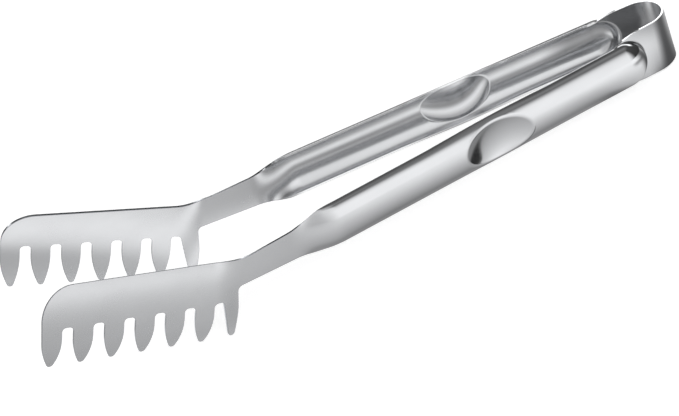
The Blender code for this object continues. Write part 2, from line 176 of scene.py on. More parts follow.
def fillet(before, corner, after, radius, pieces):
    """Points of an arc in place of the corner between two straight edges."""
    to_before = (before - corner).normalized()
    to_after = (after - corner).normalized()
    half = to_before.angle(to_after) / 2
    room = FILLET_LIMIT * min((before - corner).length, (after - corner).length)
    reach = min(radius / tan(half), room)
    centre = corner + (to_before + to_after).normalized() * (reach / cos(half))
    start = corner + to_before * reach - centre
    end = corner + to_after * reach - centre
    turn = copysign(pi - 2 * half, start.cross(end))
    return [centre + Matrix.Rotation(turn * i / pieces, 2) @ start for i in range(pieces + 1)]


def crossing(first, first_direction, second, second_direction):
    """Where two lines meet."""
    across = first_direction.cross(second_direction)
    return first + first_direction * ((second - first).cross(second_direction) / across)


def well_inside(points, outline, margin):
    """Those of the points that lie inside the outline and clear of its edges."""
    places = np.array([tuple(p) for p in points])
    starts = np.array([tuple(p) for p in outline])
    edges = np.roll(starts, -1, axis=0) - starts
    inside = np.zeros(len(places), bool)
    nearest = np.full(len(places), np.inf)
    for start, edge in zip(starts, edges):
        away = places - start
        share = np.clip(away @ edge / (edge @ edge), 0, 1)
        nearest = np.minimum(nearest, np.linalg.norm(away - share[:, None] * edge, axis=1))
        end = start + edge
        spans = (start[1] > places[:, 1]) != (end[1] > places[:, 1])
        rise = edge[1] if edge[1] else 1.0
        inside ^= spans & (places[:, 0] < start[0] + edge[0] * (places[:, 1] - start[1]) / rise)
    return [p for p, keep in zip(points, inside & (nearest > margin)) if keep]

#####

(WHAT TO PRODUCE)
Extract the data exactly as given.

(OUTPUT OF THE TASK)
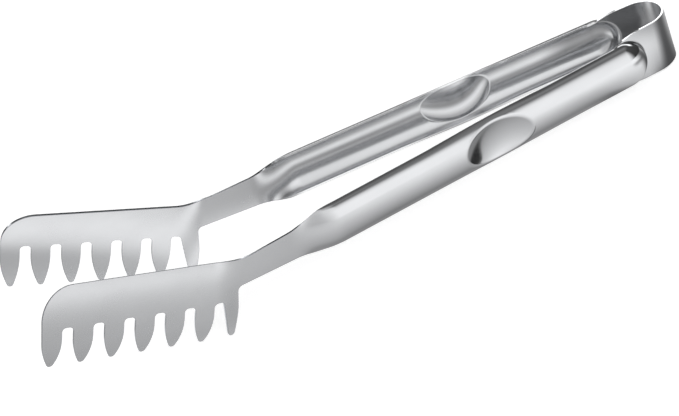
The Blender code for this object continues. Write part 2, from line 176 of scene.py on. More parts follow.
def fillet(before, corner, after, radius, pieces):
    """Points of an arc in place of the corner between two straight edges."""
    to_before = (before - corner).normalized()
    to_after = (after - corner).normalized()
    half = to_before.angle(to_after) / 2
    room = FILLET_LIMIT * min((before - corner).length, (after - corner).length)
    reach = min(radius / tan(half), room)
    centre = corner + (to_before + to_after).normalized() * (reach / cos(half))
    start = corner + to_before * reach - centre
    end = corner + to_after * reach - centre
    turn = copysign(pi - 2 * half, start.cross(end))
    return [centre + Matrix.Rotation(turn * i / pieces, 2) @ start for i in range(pieces + 1)]


def crossing(first, first_direction, second, second_direction):
    """Where two lines meet."""
    across = first_direction.cross(second_direction)
    return first + first_direction * ((second - first).cross(second_direction) / across)


def well_inside(points, outline, margin):
    """Those of the points that lie inside the outline and clear of its edges."""
    places = np.array([tuple(p) for p in points])
    starts = np.array([tuple(p) for p in outline])
    edges = np.roll(starts, -1, axis=0) - starts
    inside = np.zeros(len(places), bool)
    nearest = np.full(len(places), np.inf)
    for start, edge in zip(starts, edges):
        away = places - start
        share = np.clip(away @ edge / (edge @ edge), 0, 1)
        nearest = np.minimum(nearest, np.linalg.norm(away - share[:, None] * edge, axis=1))
        end = start + edge
        spans = (start[1] > places[:, 1]) != (end[1] > places[:, 1])
        rise = edge[1] if edge[1] else 1.0
        inside ^= spans & (places[:, 0] < start[0] + edge[0] * (places[:, 1] - start[1]) / rise)
    return [p for p, keep in zip(points, inside & (nearest > margin)) if keep]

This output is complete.